/Node-Based-Binary-Search-Tree

Implementation of Set ADT Using Binary Search Tree.

Primary LanguageJavaMIT LicenseMIT

Node-Based-Binary-Search-Tree

An implementation of Set ADT Using Binary Search Tree.

Definitions:

• A set is an unordered collection of elements with no repetition. Examples are the set of real numbers, the set of integer numbers or the set consisting of numbers 1, 2, 30.

• For this assignment we will only be considering representing finite sets consisting of elements which are integers. Examples: {0, 34, 78, 1000}, {4, 5, 890, 65535}, {0, 1, 2, · · · , 65534, 65535}, {} are all valid sets.

• The union of two sets, say A and B, is written as A∪B and is the set which contains all of the elements in either A or B or both. Example: If A = {3, 8, 14, 15} and B = {2, 8, 9, 15, 100}, then A ∪ B = {2, 3, 8, 9, 14, 15, 100} (notice that there are no repeated elements in a set).

• The intersection of two sets A and B is written as A∩B and is the set which contains the elements that are common to A and B. Examples: If A = {3, 8, 14, 15} and B = {2, 8, 9, 15, 100}, then A ∩ B = {8, 15}. If A = {17, 20, 38} and B = {200}, then A ∩ B = {}, which is termed the empty set.

Specifications:

• You have to use the Java class TNode given below, to implement the tree nodes. Classes TNode and BSTSet must be contained in the same package.

public class TNode{ int element; TNode left; TNode right; TNode(int i, TNode l, TNode r) { element =i; left = l; right = r; } }//end class

• Class BSTSet must contain only a private field named root, of type TNode, which is a reference to the root of the tree. No other fields are allowed. When the set is empty you should have root==null.

• Class BSTSet must contain the following constructors:

  • public BSTSet() - initializes the BSTSet object to represent the empty set (an empty tree).

  • public BSTSet(int[] input) - initializes the BSTSet object to represent the set containing all elements in array input, without repetitions. For example, if the array is: 5, 7, 4, 5, then the corresponding set is {5, 7, 4}.

• Class BSTSet must contain the following public methods:

  1. public boolean isIn(int v): Returns true if integer v is an element of this BSTSet. It returns false otherwise.

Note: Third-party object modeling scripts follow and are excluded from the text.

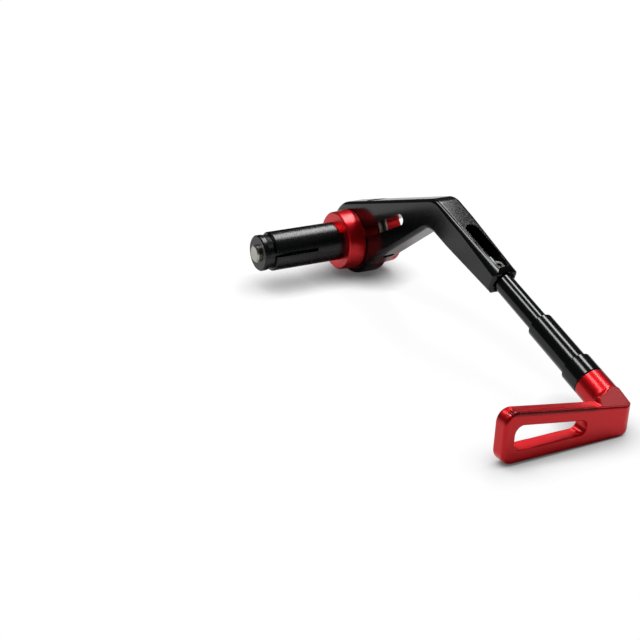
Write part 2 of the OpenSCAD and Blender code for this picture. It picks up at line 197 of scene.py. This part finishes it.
def add_ticks(mat):
    """Fine cutter ticks along the blade's front top edge, as relief, with painted shade darkening one half of
    each tick.
    """
    nt = mat.node_tree
    shader = next(n for n in nt.nodes if n.type == "BSDF_PRINCIPLED")
    coords = next(n for n in nt.nodes if n.type == "TEX_COORD")

    def calc(op, a, b=None, c=None):
        n = nt.nodes.new("ShaderNodeMath")
        n.operation = op
        for i, v in enumerate((a, b, c)):
            if v is None:
                continue
            if isinstance(v, (int, float)):
                n.inputs[i].default_value = v
            else:
                nt.links.new(v, n.inputs[i])
        return n.outputs["Value"]

    def step(v, low, high):
        n = nt.nodes.new("ShaderNodeMapRange")
        n.interpolation_type = "SMOOTHSTEP"
        n.inputs["From Min"].default_value = low
        n.inputs["From Max"].default_value = high
        nt.links.new(v, n.inputs["Value"])
        return n.outputs["Result"]

    axes = nt.nodes.new("ShaderNodeSeparateXYZ")
    nt.links.new(coords.outputs["Object"], axes.inputs["Vector"])
    x, y, z = (axes.outputs[k] for k in "XYZ")
    top = calc("MULTIPLY_ADD", x, TOP_SLOPE, (ROOT_Z - TOP_SLOPE * BLADE_END) * MM)
    near_front = step(y, (REACH - 3.2) * MM, (REACH - 2.4) * MM)
    near_top = step(calc("SUBTRACT", z, top), -1.8 * MM, -1.0 * MM)
    beyond = step(x, -6 * MM, 0)
    band = calc("MULTIPLY", calc("MULTIPLY", near_front, near_top), beyond)
    wave = calc("SINE", calc("MULTIPLY", x, 2 * math.pi / (TICK_PITCH * MM)))
    height = calc("MULTIPLY", wave, band)
    # Painted shade: one half of each tick is tinted dark red
    tick_shade = calc("MULTIPLY", step(wave, -0.6, 0.6), band)
    tick_shade_tint = nt.nodes.new("ShaderNodeMix")
    tick_shade_tint.data_type = "RGBA"
    nt.links.new(tick_shade, tick_shade_tint.inputs["Factor"])
    nt.links.new(shader.inputs["Base Color"].links[0].from_socket, tick_shade_tint.inputs["A"])
    tick_shade_tint.inputs["B"].default_value = (*srgb(96, 2, 8), 1)
    nt.links.new(tick_shade_tint.outputs["Result"], shader.inputs["Base Color"])
    bump = nt.nodes.new("ShaderNodeBump")
    bump.inputs["Strength"].default_value = 0.8
    bump.inputs["Distance"].default_value = 0.0003
    nt.links.new(height, bump.inputs["Height"])
    nt.links.new(shader.inputs["Normal"].links[0].from_socket, bump.inputs["Normal"])
    nt.links.new(bump.outputs["Normal"], shader.inputs["Normal"])
    return mat


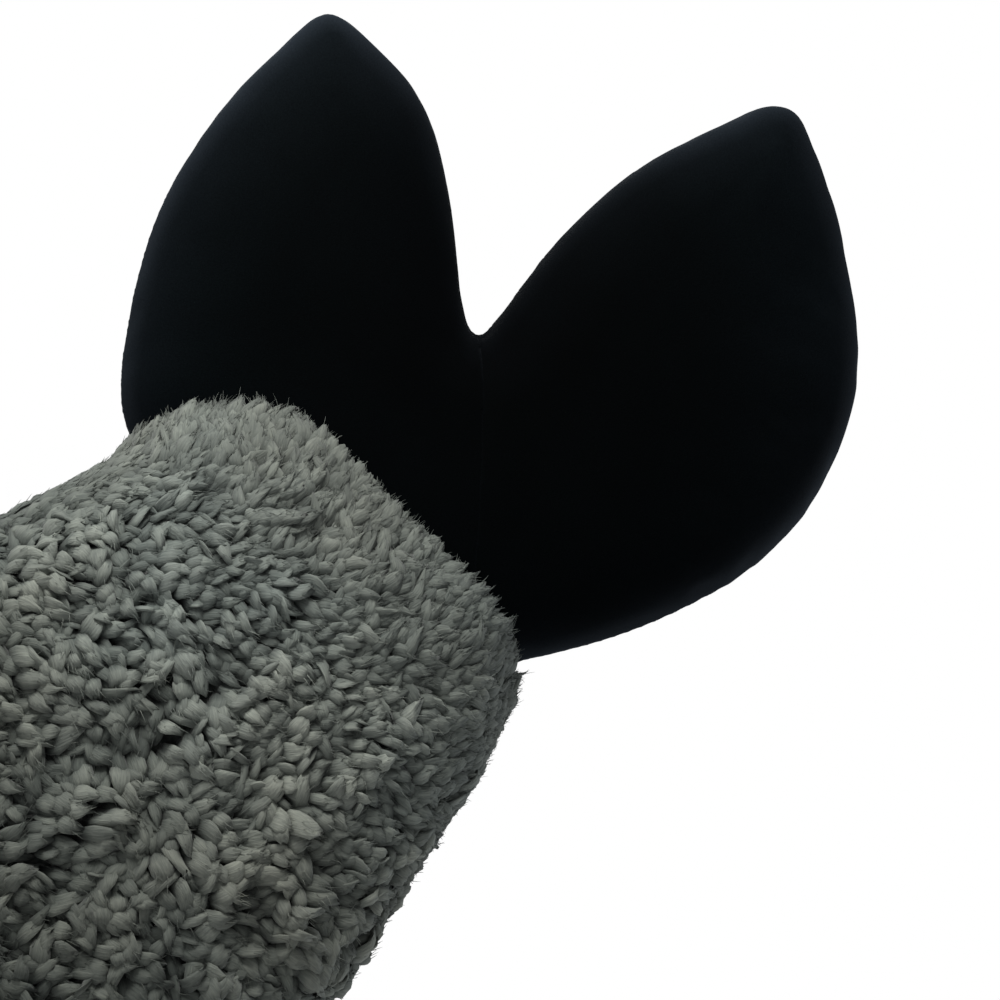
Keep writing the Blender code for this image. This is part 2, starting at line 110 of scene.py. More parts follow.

  2. public void add(int v): Adds v to this BSTSet if v was not already an element of this BSTSet. It does nothing otherwise.

  3. public boolean remove(int v): Removes v from this BSTSet if v was an element of this BSTSet and returns true. Returns false if v was not an element of this BSTSet.

  4. public BSTSet union(BSTSet s): Returns a new BSTSet which represents the union of this BSTSet and s. This method should not modify the input sets.

  5. public BSTSet intersection(BSTSet s): Returns a new BSTSet which represents the intersection of this BSTSet and s. This method should not modify the input sets.

  6. public int size(): Returns the number of elements in this set.

  7. public void printBSTSet(): Outputs the elements of this set to the console, in increasing order.

  8. private void printBSTSet(TNode t): Outputs to the console the elements stored in the subtree rooted in t, in increasing order.

Test Notes:

TestBSTSet.java containsthe following test cases:

• Test1---constructor1

• Test2---constructor2---normal case

• Test3---constructor2---with repetitions

• Test4---isIn(1)---yes

• Test5---isIn(3)---no

• Test6---add(2)---with repetitions

• Test7---add(3)---without repetitions

• Test9---remove(2)

• Test10---remove(6)

• Test11---remove(30)

• Test12---union()

• Test13---union()

• Test14---intersection()

• Test15---intersection()-with empty set

• Test16---size()

• Test17---size()---empty